Vinho verde is not generally produced for keeping but, having said that, better vinho verde wines can keep longer. Although some producers are experimenting with oak which would provide a structure more suited to ageing, oak has a tendency to overpower the grapes used to produce it and so needs very careful handling. Vinho verde is produced for drinking young, at 1 to 2 years of age though well made vinho verde that has been kept on its lees for a few months to give it some body can keep a few years longer.

And if ever there were a summer wine, vinho verde is it! Its light body, low alcohol and really crisp character is perfect on hot, sunny days though it would be a refreshing drink at any time of year.
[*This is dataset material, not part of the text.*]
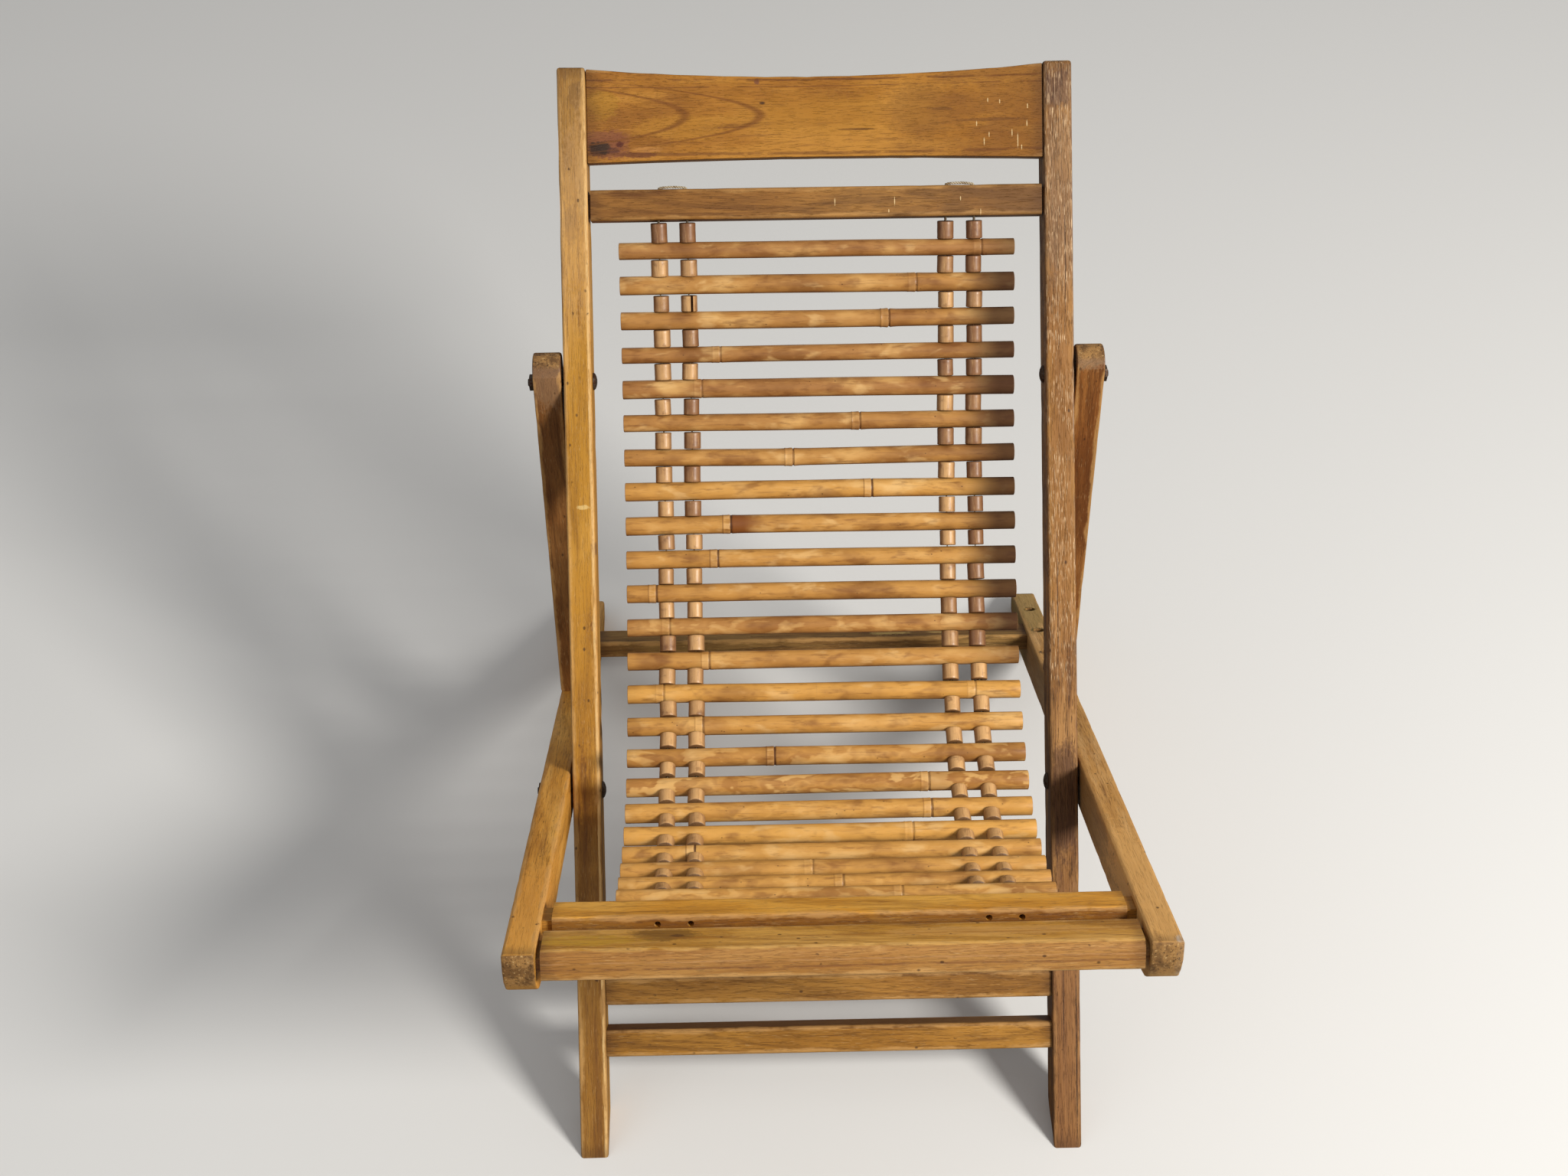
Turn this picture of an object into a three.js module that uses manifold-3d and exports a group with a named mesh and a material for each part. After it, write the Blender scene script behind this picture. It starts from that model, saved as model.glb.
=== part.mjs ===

Serve chilled at 8 – 10°C. And, if you just prefer a lower alcohol wine, this could be the wine for you!

Food pairing; what to drink vinho verde with

Given its lovely acidity vinho verde can be consumed without food, as an aperitif or at a get-together with friends but in terms of food, what can I say… due to the hint of saline minerality usually found in the wine, vinho verde is meant for fish – and many different types of fish and fish dishes including…

  • oily fish like mackerel and sardines
  • fried fish and calamari
  •  oysters especially if consumed with vinegar
  •  shellfish such as crab, lobster, prawns
  • richer fish dishes such as crab-cakes, fish in Mediterranean tomato-based sauces and strong flavoured dishes such as bouillabaisse
    Vinho verde also pairs well with salads even those with acidic dressings which balance with its own acidity, fatty foods and spicy dishes including Thai and Indian food and tagine, goats cheese and even salty foods.

It's time to give vinho verde a try

…especially if you haven’t tried it before. You should try it if you are a fan of

aromatic wines like Albariño, Soave, Pinot Blanc and Grüner-Veltliner

but also if you like

crisp light wines like Sauvignon Blanc, Picpoul and Gavi.

And if you happen to be in Porto in July, you can try the different styles of vinho verde at the Vinho Verde Wine Fest where in some years you can also meet the amiable Márcio Lopes who makes the fabulous Pequeños Rebentos Loureiro.